To understand the feasibility of such a vertically integrated “power-to-gas” system, Reichelstein and Glenk created models to optimize the decision of whether to sell electricity or to produce hydrogen in real time, along with the decision of how to optimally scale investments in a renewable power source and the electrolyzer. “It’s about building an optimal level of capacity and using it efficiently in real time,” Reichelstein says.

Then they ran the models for a power-to-gas facility that is combined with wind power in the market environments of Germany and Texas. “Both regions have lots of renewable power — especially wind — and volatility in wholesale energy markets,” he says. The research considered market data to understand what it would cost to build the system and what hydrogen price would make it a good investment.

“We wanted to find the break-even point,” Reichelstein says.

Based on current cost and price data, the research shows that vertically integrated systems in good locations can break even at a price that is already today close to the price of hydrogen produced at an industrial scale via steam reforming.

The Value of Power-to-Gas

Multiple types of businesses could benefit from such power-to-gas systems, Reichelstein says. “A utility could use a system like this,” he says. “So could a firm with large demand for hydrogen.”

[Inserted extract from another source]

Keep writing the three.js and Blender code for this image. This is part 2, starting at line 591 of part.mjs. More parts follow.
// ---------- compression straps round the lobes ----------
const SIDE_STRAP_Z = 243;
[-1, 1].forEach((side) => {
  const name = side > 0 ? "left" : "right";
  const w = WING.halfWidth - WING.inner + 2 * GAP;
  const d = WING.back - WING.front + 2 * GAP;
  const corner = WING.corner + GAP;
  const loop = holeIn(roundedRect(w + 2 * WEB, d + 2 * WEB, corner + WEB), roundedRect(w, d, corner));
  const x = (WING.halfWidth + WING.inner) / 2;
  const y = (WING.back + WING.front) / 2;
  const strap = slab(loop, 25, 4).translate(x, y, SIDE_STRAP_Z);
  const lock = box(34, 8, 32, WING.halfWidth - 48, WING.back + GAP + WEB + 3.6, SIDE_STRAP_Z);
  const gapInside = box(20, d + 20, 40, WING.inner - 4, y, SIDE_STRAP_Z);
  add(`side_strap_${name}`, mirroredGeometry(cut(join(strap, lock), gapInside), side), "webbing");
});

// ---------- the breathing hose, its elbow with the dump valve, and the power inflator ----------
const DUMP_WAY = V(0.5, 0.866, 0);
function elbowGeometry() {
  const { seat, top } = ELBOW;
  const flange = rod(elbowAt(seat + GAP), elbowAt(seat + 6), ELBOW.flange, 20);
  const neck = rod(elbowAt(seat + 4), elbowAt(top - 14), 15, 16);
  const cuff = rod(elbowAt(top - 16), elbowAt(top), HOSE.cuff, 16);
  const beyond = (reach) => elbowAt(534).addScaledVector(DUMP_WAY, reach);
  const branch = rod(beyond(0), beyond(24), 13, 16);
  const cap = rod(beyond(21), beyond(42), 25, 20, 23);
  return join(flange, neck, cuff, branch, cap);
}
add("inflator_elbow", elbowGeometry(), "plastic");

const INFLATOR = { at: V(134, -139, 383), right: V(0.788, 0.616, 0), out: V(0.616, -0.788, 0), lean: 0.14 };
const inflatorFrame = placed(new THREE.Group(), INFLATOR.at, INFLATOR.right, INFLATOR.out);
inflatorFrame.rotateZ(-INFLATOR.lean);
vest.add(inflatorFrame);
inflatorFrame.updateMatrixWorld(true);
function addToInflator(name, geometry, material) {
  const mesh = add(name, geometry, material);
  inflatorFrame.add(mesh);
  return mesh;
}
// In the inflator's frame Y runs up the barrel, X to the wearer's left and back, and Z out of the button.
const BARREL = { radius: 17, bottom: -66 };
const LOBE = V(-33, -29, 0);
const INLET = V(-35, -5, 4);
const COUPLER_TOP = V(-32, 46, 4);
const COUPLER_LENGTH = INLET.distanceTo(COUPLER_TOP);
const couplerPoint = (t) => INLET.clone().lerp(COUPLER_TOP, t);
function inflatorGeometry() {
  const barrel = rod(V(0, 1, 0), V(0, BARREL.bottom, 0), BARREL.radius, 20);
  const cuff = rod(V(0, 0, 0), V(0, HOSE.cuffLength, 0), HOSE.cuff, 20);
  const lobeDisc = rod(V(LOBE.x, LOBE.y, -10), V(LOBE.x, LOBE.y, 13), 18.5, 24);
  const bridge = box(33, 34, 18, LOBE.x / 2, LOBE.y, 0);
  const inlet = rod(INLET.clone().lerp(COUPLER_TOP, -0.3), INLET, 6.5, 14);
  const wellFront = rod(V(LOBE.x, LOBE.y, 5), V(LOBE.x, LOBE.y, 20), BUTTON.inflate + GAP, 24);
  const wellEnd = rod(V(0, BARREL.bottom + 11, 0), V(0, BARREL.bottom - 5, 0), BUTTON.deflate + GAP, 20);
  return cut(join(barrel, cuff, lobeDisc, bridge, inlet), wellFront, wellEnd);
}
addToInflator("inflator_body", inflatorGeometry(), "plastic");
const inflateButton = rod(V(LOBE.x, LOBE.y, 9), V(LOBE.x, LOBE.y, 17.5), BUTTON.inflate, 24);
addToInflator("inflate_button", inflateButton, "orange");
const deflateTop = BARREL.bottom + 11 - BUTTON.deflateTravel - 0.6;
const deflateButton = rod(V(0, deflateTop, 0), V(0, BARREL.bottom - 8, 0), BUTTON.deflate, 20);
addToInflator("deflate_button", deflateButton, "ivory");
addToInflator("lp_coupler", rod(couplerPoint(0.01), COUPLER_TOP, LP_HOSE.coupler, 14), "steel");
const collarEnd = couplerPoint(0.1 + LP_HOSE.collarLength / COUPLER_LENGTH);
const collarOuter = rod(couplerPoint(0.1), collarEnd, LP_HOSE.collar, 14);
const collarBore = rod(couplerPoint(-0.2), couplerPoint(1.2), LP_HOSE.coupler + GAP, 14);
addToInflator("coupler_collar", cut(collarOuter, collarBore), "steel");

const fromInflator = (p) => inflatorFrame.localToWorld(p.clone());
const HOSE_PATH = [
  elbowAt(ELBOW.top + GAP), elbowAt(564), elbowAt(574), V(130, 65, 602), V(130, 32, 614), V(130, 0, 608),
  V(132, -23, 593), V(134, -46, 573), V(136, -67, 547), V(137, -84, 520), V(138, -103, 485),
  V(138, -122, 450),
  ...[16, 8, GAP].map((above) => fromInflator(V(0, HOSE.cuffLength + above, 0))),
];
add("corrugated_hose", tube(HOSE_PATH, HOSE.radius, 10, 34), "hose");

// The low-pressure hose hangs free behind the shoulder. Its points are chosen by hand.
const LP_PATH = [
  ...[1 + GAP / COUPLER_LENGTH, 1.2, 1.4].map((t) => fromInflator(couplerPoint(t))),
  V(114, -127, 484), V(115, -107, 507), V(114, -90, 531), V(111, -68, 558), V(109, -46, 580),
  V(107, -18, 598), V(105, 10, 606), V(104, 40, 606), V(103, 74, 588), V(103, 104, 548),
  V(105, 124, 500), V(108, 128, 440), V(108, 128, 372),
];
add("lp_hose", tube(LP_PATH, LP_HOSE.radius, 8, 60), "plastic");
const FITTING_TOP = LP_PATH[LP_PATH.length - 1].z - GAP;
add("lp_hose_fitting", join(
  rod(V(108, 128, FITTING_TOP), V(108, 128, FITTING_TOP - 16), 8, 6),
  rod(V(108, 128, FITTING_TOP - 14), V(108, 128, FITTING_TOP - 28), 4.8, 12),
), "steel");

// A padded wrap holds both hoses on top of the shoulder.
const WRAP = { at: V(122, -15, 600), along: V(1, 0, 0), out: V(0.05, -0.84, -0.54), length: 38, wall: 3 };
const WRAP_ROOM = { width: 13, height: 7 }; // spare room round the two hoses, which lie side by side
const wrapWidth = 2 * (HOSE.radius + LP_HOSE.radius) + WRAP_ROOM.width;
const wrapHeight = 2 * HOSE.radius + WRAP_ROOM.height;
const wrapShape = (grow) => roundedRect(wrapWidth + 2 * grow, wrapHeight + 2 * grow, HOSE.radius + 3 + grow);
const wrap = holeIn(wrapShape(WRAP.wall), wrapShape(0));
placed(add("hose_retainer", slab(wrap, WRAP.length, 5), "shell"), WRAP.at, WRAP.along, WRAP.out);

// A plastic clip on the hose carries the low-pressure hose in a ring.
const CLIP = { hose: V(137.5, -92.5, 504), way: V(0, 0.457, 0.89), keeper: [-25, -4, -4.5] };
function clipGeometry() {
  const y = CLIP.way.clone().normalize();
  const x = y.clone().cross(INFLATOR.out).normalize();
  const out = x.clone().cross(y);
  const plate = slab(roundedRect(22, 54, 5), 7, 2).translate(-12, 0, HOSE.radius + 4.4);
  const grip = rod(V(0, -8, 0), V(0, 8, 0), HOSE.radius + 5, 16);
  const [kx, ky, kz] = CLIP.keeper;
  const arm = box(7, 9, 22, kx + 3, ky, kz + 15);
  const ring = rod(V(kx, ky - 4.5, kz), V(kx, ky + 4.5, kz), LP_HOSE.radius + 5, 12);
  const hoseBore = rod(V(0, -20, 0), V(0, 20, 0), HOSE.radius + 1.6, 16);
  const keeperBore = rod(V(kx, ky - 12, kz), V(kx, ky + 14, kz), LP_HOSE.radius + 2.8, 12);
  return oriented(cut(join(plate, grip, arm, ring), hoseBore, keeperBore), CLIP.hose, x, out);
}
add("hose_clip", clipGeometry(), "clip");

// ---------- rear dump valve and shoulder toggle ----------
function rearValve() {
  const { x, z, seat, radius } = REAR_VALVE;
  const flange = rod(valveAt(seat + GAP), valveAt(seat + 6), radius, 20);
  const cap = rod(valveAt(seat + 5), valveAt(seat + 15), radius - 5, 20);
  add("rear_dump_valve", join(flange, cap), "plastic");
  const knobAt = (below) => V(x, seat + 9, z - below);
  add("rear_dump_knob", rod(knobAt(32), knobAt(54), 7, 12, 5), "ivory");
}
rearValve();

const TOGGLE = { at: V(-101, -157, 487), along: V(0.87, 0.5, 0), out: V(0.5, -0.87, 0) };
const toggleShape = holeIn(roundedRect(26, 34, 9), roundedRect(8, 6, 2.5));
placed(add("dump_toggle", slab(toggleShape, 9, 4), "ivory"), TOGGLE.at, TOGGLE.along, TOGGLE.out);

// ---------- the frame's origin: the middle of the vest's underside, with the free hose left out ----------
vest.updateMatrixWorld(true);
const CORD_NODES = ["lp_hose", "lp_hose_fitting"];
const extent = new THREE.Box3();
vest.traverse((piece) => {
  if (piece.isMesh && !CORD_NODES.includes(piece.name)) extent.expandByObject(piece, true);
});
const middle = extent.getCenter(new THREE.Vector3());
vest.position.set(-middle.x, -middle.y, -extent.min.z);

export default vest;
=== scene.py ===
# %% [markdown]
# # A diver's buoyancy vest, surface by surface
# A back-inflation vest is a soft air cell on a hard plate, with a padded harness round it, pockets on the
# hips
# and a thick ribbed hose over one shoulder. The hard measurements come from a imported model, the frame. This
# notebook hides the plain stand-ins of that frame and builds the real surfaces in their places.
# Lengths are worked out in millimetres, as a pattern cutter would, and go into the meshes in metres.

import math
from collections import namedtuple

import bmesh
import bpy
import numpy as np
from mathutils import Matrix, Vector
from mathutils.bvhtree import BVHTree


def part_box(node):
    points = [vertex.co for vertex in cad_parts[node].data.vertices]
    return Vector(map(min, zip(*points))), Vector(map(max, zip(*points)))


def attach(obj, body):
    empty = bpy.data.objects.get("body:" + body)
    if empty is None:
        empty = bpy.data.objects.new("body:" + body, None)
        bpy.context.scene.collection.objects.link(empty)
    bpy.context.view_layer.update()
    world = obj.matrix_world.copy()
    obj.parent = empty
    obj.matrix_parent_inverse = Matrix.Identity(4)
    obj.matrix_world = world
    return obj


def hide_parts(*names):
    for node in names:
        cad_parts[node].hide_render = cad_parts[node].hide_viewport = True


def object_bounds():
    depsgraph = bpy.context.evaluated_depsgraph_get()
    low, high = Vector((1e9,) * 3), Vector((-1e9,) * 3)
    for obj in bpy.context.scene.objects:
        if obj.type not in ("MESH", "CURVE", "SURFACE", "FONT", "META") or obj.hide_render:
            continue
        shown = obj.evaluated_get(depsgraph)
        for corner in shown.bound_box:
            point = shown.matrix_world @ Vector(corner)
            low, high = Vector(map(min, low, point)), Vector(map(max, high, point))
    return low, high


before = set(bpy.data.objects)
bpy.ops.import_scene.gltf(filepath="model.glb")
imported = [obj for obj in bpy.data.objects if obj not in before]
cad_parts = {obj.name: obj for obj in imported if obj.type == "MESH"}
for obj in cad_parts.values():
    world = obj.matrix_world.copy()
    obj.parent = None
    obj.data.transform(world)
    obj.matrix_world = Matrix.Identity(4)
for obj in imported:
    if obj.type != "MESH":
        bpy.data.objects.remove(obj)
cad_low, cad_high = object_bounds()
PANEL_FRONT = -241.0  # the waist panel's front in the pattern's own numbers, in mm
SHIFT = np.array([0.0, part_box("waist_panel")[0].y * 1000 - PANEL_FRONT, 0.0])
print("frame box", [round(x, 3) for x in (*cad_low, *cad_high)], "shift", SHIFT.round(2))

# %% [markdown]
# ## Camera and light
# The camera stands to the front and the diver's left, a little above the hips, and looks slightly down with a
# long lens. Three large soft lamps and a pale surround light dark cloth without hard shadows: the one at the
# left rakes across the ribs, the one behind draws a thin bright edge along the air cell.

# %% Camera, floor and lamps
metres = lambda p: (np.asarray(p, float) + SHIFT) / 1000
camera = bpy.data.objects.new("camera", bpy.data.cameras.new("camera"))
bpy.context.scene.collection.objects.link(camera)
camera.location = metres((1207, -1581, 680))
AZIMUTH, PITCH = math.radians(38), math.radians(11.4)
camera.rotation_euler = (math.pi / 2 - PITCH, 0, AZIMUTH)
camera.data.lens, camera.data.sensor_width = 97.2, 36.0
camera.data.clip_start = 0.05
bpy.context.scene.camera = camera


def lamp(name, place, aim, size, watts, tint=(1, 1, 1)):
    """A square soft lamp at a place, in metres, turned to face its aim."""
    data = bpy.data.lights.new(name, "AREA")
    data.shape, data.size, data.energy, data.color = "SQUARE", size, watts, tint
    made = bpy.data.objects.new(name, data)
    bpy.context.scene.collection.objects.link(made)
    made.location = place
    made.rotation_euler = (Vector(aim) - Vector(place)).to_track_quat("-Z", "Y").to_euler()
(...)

Utilities could take advantage of the intermittency of renewables by earning a premium on the generated electricity through the conversion to hydrogen when demand for power is low but wind and sunshine are strong. Chemicals manufacturers such as BASF or DuPont, on the other hand, could either procure hydrogen from the market or produce it themselves through their own renewable power sources, he points out.

Reichelstein is confident that the power-to-gas systems examined in their model will be widely competitive for large-scale hydrogen production in the near term — three to five years. But he notes caveats. Germany, for instance, offers significant subsidies for renewable power, and it’s not certain whether a company there would still qualify for those if it’s converting such power to hydrogen instead of feeding it into the grid. “You have to keep the regulatory environment in mind,” Reichelstein says.

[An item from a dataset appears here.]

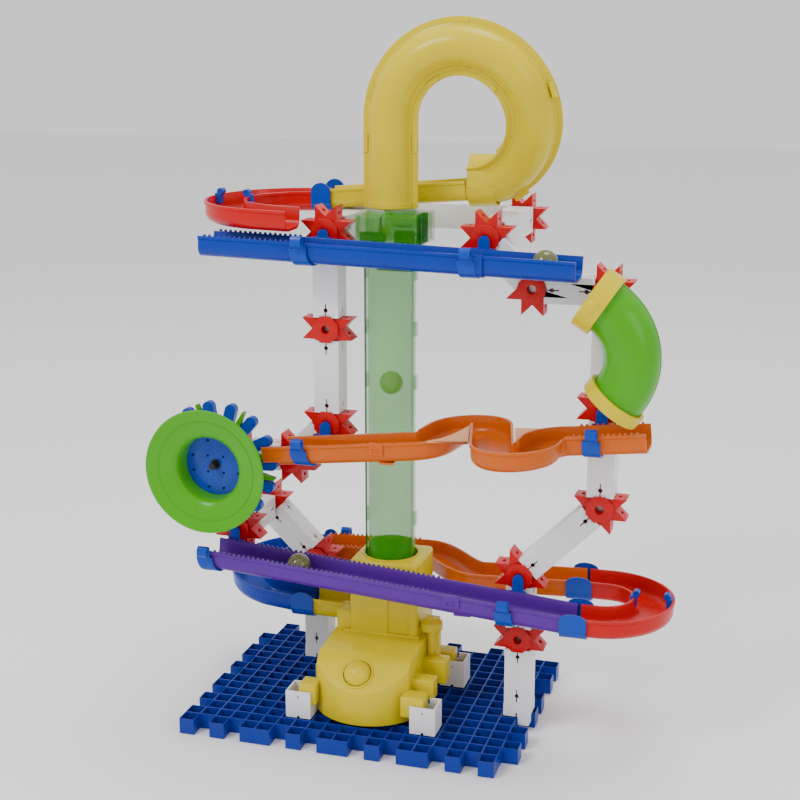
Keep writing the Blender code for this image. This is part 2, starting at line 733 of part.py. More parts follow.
# ---------------------------------------------------------------- wheel
def add_wheel():
    """Dished wheel and its paddle disc, both turning about the Y axis."""
    centre = place(WHEEL[0], 0.0, WHEEL[1])
    profile = ((48.0, 20.0), (27.5, 27.0), (25.6, 29.5), (25.6, 42.0))
    bm = bmesh.new()
    verts = [bm.verts.new((0.0, (y - ORIGIN[1]) * MM - centre.y, r * MM)) for r, y in profile]
    for first, second in zip(verts, verts[1:]):
        bm.edges.new((first, second))
    mesh = bpy.data.meshes.new("dish")
    bm.to_mesh(mesh)
    bm.free()
    dish = add_part("wheel_dish", mesh, GREEN, location=centre)
    screw = dish.modifiers.new("turn", "SCREW")
    screw.axis = "Y"
    screw.steps = screw.render_steps = 32
    screw.use_merge_vertices = True
    screw.merge_threshold = 0.00001
    screw.use_normal_calculate = True
    solidify(dish, 1.6)

    fingers = 15
    root, tip, half = 31.0, 48.6, 4.4
    outline = []
    for finger in range(fingers):
        turn = math.radians(2.5) + 2 * math.pi * finger / fingers
        points = [(root, -half)] + arc((tip - half, 0.0), half, -90, 90, 4) + [(root, half)]
        for u, v in points:
            outline.append((u * math.cos(turn) - v * math.sin(turn), u * math.sin(turn) + v * math.cos(turn)))
    shape = prism(outline, 6.0, Matrix.Translation((0, 47.5 * MM, 0)) @ Matrix.Rotation(math.pi / 2, 4, "X"))
    paddles = add_part("paddle_wheel", shape, BLUE, location=centre)
    spigot = cylinder((WHEEL[0], 43.6, WHEEL[1]), (0, 1, 0), 23.4, 4.0, 32)
    boolean(paddles, spigot, "UNION")
    bore = cylinder((WHEEL[0], 47.0, WHEEL[1]), (0, 1, 0), AXLE_RADIUS + GAP, 30.0, 12)
    boolean(paddles, bore, "DIFFERENCE")


# ---------------------------------------------------------------- blower base
HOUSING_X = (99.0, 173.0)
HOUSING_BACK = 134.0
COLUMN_X = (111.5, 167.0)
COLUMN_Y = (84.0, 134.0)
COLUMN_TOP = 125.0
CHUTE_Y = 120.5


def housing_shape(inset, bottom):
    """Console of the base: a D-shaped plan under a slanted front panel."""
    low_x, high_x = HOUSING_X[0] + inset, HOUSING_X[1] - inset
    middle_x = (low_x + high_x) / 2
    half = (high_x - low_x) / 2
    sagitta = 19.0 - inset / 2
    radius = (half * half + sagitta * sagitta) / (2 * sagitta)
    front_y = 23.0 + inset
    spread = math.degrees(math.asin(half / radius))
    curve = arc((middle_x, front_y + radius), radius, 270 - spread, 270 + spread, 12)
    outline = [(high_x, HOUSING_BACK - inset), (low_x, HOUSING_BACK - inset)] + curve
    stations = [(x - ORIGIN[0], y - ORIGIN[1]) for x, y in outline]
    height = 90.0
    plan = prism(stations, height, Matrix.Translation((0, 0, (bottom + height / 2) * MM)))
    drop = inset * 1.1
    side = [(0.0, bottom - 1), (0.0, 22.6 - drop), (48.0, 61.0 - drop), (84.0, 64.5 - drop), (140.0, 64.5 - drop),
            (140.0, bottom - 1)]
    turn = Matrix.Rotation(math.pi / 2, 4, "Z") @ Matrix.Rotation(math.pi / 2, 4, "X")
    profile = prism([(y - ORIGIN[1], z) for y, z in side], 100.0,
                    Matrix.Translation(((middle_x - ORIGIN[0]) * MM, 0, 0)) @ turn)
    body = bpy.data.objects.new("console", plan)
    CUTTERS.objects.link(body)
    boolean(body, profile, "INTERSECT")
    bpy.context.view_layer.update()
    mesh = bpy.data.meshes.new_from_object(body.evaluated_get(bpy.context.evaluated_depsgraph_get()))
    bpy.data.objects.remove(body, do_unlink=True)
    return mesh


SOCKETS = (("socket_front_left", 88.5, 36.5), ("socket_front_right", 188.0, 36.5),
           ("socket_rear_left", 88.5, 125.0), ("socket_rear_right", 188.0, 125.0))
SOCKET_TOP = 34.5
ARM_LOW, ARM_HIGH = 27.0, 44.0


def arm_box(x, y, grow=0.0):
    """Arm that reaches from the housing over a socket's near wall."""
    inner = HOUSING_X[0] + 3 if x < HOUSING_X[0] else HOUSING_X[1] - 3
    low_x, high_x = min(inner, x), max(inner, x)
    return box((low_x - grow, y - 7.5 - grow, ARM_LOW - grow), (high_x + grow, y + 7.5 + grow, ARM_HIGH + grow))


def add_sockets():
    """Short square tubes on the plate that the housing's arms drop into."""
    for name, x, y in SOCKETS:
        socket = add_part(name, square_tube((x, y, PLATE_HEIGHT + GAP), (x, y, SOCKET_TOP), 0, 0), WHITE)
        solidify(socket, TUBE_WALL)
        boolean(socket, arm_box(x, y, GAP), "DIFFERENCE")


FREE_ARMS = (((170.0, 49.0, 30.5), (190.5, 62.0, 46.5)), ((170.0, 80.0, 30.5), (192.0, 94.0, 49.5)),
             ((94.0, 52.0, 34.0), (102.0, 66.0, 48.0)))
KNOB = (176.5, 94.0)
BUTTON = (134.0, 36.0)        # X and Y of the power button on the slanted panel
BUTTON_RADIUS = 10.5


def panel_height(y):
    """Height of the slanted panel at a depth."""
    return 22.6 + 0.8 * y


def panel_normal():
    return Vector((0, -math.sin(PANEL_SLOPE), math.cos(PANEL_SLOPE)))


def add_housing():
    """Yellow housing: console, column, arms, chute and knob post, hollow and open below."""
    bottom = 15.0
    body = add_part("blower_housing", housing_shape(0.0, bottom), YELLOW)
    column = (COLUMN_X[0], COLUMN_Y[0], 50.0), (COLUMN_X[1], COLUMN_Y[1], COLUMN_TOP)
    boolean(body, box(*column), "UNION")
    for _, x, y in SOCKETS:
        boolean(body, arm_box(x, y), "UNION")
    for arm in FREE_ARMS:
        boolean(body, box(*arm), "UNION")
    boolean(body, cylinder((*KNOB, 58.0), (0, 0, 1), 3.6, 22.0, 12), "UNION")
    boolean(body, cylinder((*KNOB, 72.0), (0, 0, 1), 8.8, 8.0, 20), "UNION")
    boolean(body, box((101.0, 86.0, 50.0), (113.0, 106.0, 79.0)), "UNION")
    chute = ((68.0, CHUTE_Y, 78.8), (113.0, CHUTE_Y, 77.8))
    boolean(body, sweep(chute, trough_outline(), "Z_UP"), "UNION")
    boolean(body, housing_shape(SHELL, bottom - 10.0), "DIFFERENCE")
    hollow = (COLUMN_X[0] + SHELL, COLUMN_Y[0] + SHELL, 40.0), (COLUMN_X[1] - SHELL, COLUMN_Y[1] - SHELL, 110.0)
    boolean(body, box(*hollow), "DIFFERENCE")
    x, y = TOWER
    boolean(body, cylinder((x, y, 124.0), (0, 0, 1), LIFT_RADIUS + GAP, 21.0, 32), "DIFFERENCE")
    boolean(body, cylinder((x, y, 112.0), (0, 0, 1), LIFT_RADIUS - 2.5, 10.0, 32), "DIFFERENCE")
    half = TRACK_WIDTH / 2 - TRACK_WALL - 0.5
    inlet = (COLUMN_X[0] - 1, CHUTE_Y - half, 64.5), (COLUMN_X[0] + 4, COLUMN_Y[1] - 3.5, 96.0)
    boolean(body, box(*inlet), "DIFFERENCE")
    hole = (BUTTON[0], BUTTON[1], panel_height(BUTTON[1]))
    boolean(body, cylinder(hole, panel_normal(), BUTTON_RADIUS + 0.5, 12.0, 24), "DIFFERENCE")
    return body


def add_button():
    """Domed power button, pressed along the panel's normal."""
    normal = panel_normal()
    location = place(BUTTON[0], BUTTON[1], panel_height(BUTTON[1]))
    turn = turn_to(normal)
    bm = bmesh.new()
    bmesh.ops.create_uvsphere(bm, u_segments=24, v_segments=10, radius=BUTTON_RADIUS * MM)
    plane = -3.0 * MM
    cut = bmesh.ops.bisect_plane(bm, geom=bm.verts[:] + bm.edges[:] + bm.faces[:], plane_co=(0, 0, plane),
                                 plane_no=(0, 0, -1), clear_outer=True)
    rim = [edge for edge in cut["geom_cut"] if isinstance(edge, bmesh.types.BMEdge)]
    bmesh.ops.holes_fill(bm, edges=rim)
    bmesh.ops.scale(bm, vec=(1, 1, 0.8), verts=bm.verts)
    bmesh.ops.transform(bm, matrix=turn, verts=bm.verts)
    mesh = mesh_from(bm)
    smooth(mesh)
    add_part("power_button", mesh, YELLOW, location=location)


def add_insides():
    """Motor, impeller, and the battery box that closes the housing from below."""
    x, y = TOWER
    motor = add_part("motor", cylinder((x, y, 58.0), (0, 0, 1), 13.5, 34.0, 20), STEEL, 0.4)
    boolean(motor, cylinder((x, y, 78.0), (0, 0, 1), 1.6, 10.0, 10), "UNION")

    centre = place(x, y, 88.0)
    bm = bmesh.new()
    bmesh.ops.create_cone(bm, cap_ends=True, segments=16, radius1=17.0 * MM, radius2=5.0 * MM, depth=6.0 * MM)
    rotor = add_part("impeller", mesh_from(bm), WHITE, location=centre)
    for blade in range(6):
        turn = Matrix.Rotation(blade * math.pi / 3, 4, "Z")
        bm = bmesh.new()
        shape = Matrix.Translation((11.0 * MM, 0, 2.0 * MM)) @ Matrix.Diagonal((11 * MM, 1.4 * MM, 9 * MM, 1))
        bmesh.ops.create_cube(bm, size=1.0, matrix=Matrix.Translation(centre) @ turn @ shape)
        boolean(rotor, mesh_from(bm), "UNION")
    boolean(rotor, cylinder((x, y, 82.0), (0, 0, 1), 2.0, 8.0, 10), "DIFFERENCE")

    cover_low = (HOUSING_X[0] + SHELL + GAP, 48.0, 15.2)
    cover_high = (HOUSING_X[1] - SHELL - GAP, HOUSING_BACK - SHELL - GAP, 17.6)
    battery = add_part("battery_box", box(cover_low, cover_high), DARK, 0.5)
    boolean(battery, box((108.0, 54.0, 16.0), (164.0, 90.0, 32.0)), "UNION")


# ---------------------------------------------------------------- marbles
def add_marble(name, station):
    bm = bmesh.new()
    bmesh.ops.create_uvsphere(bm, u_segments=14, v_segments=8, radius=MARBLE_RADIUS * MM)
    mesh = mesh_from(bm)
    smooth(mesh)
    add_part(name, mesh, (0.35, 0.42, 0.12), 0.08, 0.75, location=place(*station))


def on_track(line, x):
    """Marble's centre when it stands on a straight track at a given X."""
    rim = slope_between(*line, x)
    return (x, FRONT_Y, rim - TRACK_DEPTH + TRACK_WALL + MARBLE_RADIUS + GAP)


def add_marbles():
    add_marble("marble_lift", (TOWER[0], TOWER[1], 264.0))
    add_marble("marble_upper", on_track(BLUE_TRACK, 268.0))
    add_marble("marble_lower", on_track(PURPLE_TRACK, 80.0))


# ---------------------------------------------------------------- build
base_plate("base_plate_left", True)
base_plate("base_plate_right", False)
connector = add_connectors()
add_tubes()
add_posts()
rear_frame(connector)
wheel_mount(connector)
add_straight_tracks()
add_middle_track()
add_rear_track()
add_turns()
add_lift()
add_loop()
add_side_tube()
add_wheel()
add_sockets()
add_housing()
add_button()
add_insides()
add_marbles()
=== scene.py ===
"""Marble run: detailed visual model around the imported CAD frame.

Stations are in millimetres from the plate's front left corner: X right, Y deep, Z up.
"""
import math

import bmesh
import bpy
from mathutils import Matrix, Vector


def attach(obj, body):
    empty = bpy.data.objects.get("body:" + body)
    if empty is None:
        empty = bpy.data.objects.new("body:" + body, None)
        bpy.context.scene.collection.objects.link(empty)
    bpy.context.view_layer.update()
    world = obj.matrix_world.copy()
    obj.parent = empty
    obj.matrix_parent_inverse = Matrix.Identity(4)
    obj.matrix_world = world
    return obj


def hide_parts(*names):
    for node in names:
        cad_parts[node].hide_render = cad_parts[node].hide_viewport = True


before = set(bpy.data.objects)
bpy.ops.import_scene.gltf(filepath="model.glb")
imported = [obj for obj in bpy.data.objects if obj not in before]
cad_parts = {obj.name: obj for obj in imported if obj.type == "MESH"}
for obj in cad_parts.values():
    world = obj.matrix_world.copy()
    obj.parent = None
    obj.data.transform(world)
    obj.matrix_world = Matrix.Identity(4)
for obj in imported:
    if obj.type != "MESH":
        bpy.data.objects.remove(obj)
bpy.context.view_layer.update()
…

The applications go well beyond merely replacing fossil fuels to produce the hydrogen used today. “The next generation is things like using hydrogen for transportation,” Reichelstein says, “or converting hydrogen back to power at certain times of day when power is scarce.”

Future Prospects

Of course, Reichelstein notes, the fossil fuel industry will continue to defend the energy status quo: “People who are not concerned about carbon emissions will say, ‘Why first produce hydrogen from power, then use hydrogen as transportation fuel? It’s complicated and expensive compared to just taking crude oil from the ground.’”

Moreover, even if climate change is a key consideration, there are alternatives to hydrogen-based energy-storage systems. “Someone like Elon Musk thinks it’s inefficient to use electric power to make hydrogen for transportation and instead supports storing the energy in batteries,” Reichelstein says. “But energy efficiency is not the ultimate criterion for the marketplace.”

Reichelstein thinks of the research as “a stepping-stone” to show that using renewable energy to make hydrogen through electrolysis is at least competitive with current hydrogen-production systems. He also points out that the prices of renewable energy and electrolyzers continue to drop, which is likely to position hydrogen as an even more competitive fuel source.

“It’s currently very much up for grabs,” he says. “We’ll know more soon.”